Red Chests Ruin Lives

The game does a terrible job of explaining property laws. When you are exploring a settlement, pay very close attention to the highlight border around lootable containers. Chests with white borders are free game. Take whatever you want. Chests with red borders are privately owned. If you accidentally click a red chest without being in a dedicated sneak state, you instantly become a wanted criminal. The entire town will turn hostile.

Hammers Are Master Keys

If you did not build a dedicated rogue with high sensory and lockpicking skills, you might think those shiny locked chests in the wilderness are completely inaccessible. They are not. You can literally just smash them open. Take your guard with the highest Strength stat, equip them with a weapon that features a high "Breaks Armor" value, and manually attack the chest. It feels incredibly barbaric, but it works flawlessly.

Bandits Wake Up

Taking out a camp of grave robbers or bandits is only half the job. Every bandit is a walking paycheck, but only if you actually secure the bounty. When you knock them out, you have exactly 24 in-game hours to report them to a local guard. If you go take a nap at the inn or wander off to explore a cave, those bastards will wake up and walk away, taking your hard earned emeralds with them.

The Exile Island Auto Capture

Speaking of bounties, getting into combat stance against human enemies can sometimes be awkward if they initiate dialogue first. There is a massive shortcut here. When you are talking to bandits, look for any dialogue response that specifically mentions "Exile Island." Selecting those dialogue options will automatically throw your party into Capture stance the second the conversation ends, giving you the immediate tactical advantage.

Keep Your Gems Intact

You are going to find a lot of raw gemstones while exploring caves. Your immediate instinct will be to use a mortar and pestle to grind them into minerals for the magic system. Do not touch them. Every Vol tree in the game sells a unique set of spells, and they require very specific mineral combinations. If you prematurely grind all your emeralds and rubies, you might find yourself lacking the exact dust you need to buy a vital crowd control spell later. Hoard your gems until you are staring directly at the spell you want to purchase.

Enemy Fatigue is Your Best Friend

During long fights against heavy hitters, you will eventually notice tiny sweat drop symbols appearing above the enemy models. This is a Fatigue debuff. Every single time an enemy attacks, they accrue fatigue, which slowly drains their Evasion stat. Your guards do not suffer from fatigue at all. If a boss is dodging all your attacks, sometimes the best strategy is to just turtle up, absorb their hits, and wait for them to tire themselves out before going on the offensive.

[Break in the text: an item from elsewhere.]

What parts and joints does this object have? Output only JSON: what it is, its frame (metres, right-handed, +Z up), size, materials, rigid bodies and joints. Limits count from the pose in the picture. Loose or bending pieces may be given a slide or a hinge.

Firing Employees Costs Experience

Sometimes you draft a guard who just fundamentally sucks. Maybe their attribute spread is terrible, or you ruined their skill point allocation. You can talk to Mareshal Grigore in Forten Lazure to fire them and roll a brand new level one character. The catch is that the departing guard will steal a chunk of your total, hard earned experience points on their way out the door. It is a massive penalty. You will likely have to re-unlock vital combat techniques because of the lost EXP. Only fire a guard if they are completely unsalvageable.

White Bugs and Ghost Curses

Resource management in the field is brutal. If you run out of Spirit energy for your Pagan caster, look at the ground. There are tiny white bugs crawling around the island. Stepping on them gives you a small hit of free Spirit energy. It is gross, but it will save your life.

On the flip side, getting touched by a ghost applies a curse that drains your maximum health. Resting at a campfire will not fix it. You have to find a Chanter in a settlement and buy their specific runic bands to cure the fatigue. Always carry incense globes so the ghosts just run away from you in the first place.

The White Greva Trap

There is an early quest that asks you to hunt down a White Greva. You will track this weird fish monster into a damp cave, engage it in combat, and proceed to miss every single attack until it wipes your party. The game does not explicitly tell you this, but White Grevas are completely invincible in the dark. You have to manually lure the creature out of the cave and into the sunlight before you can actually kill it.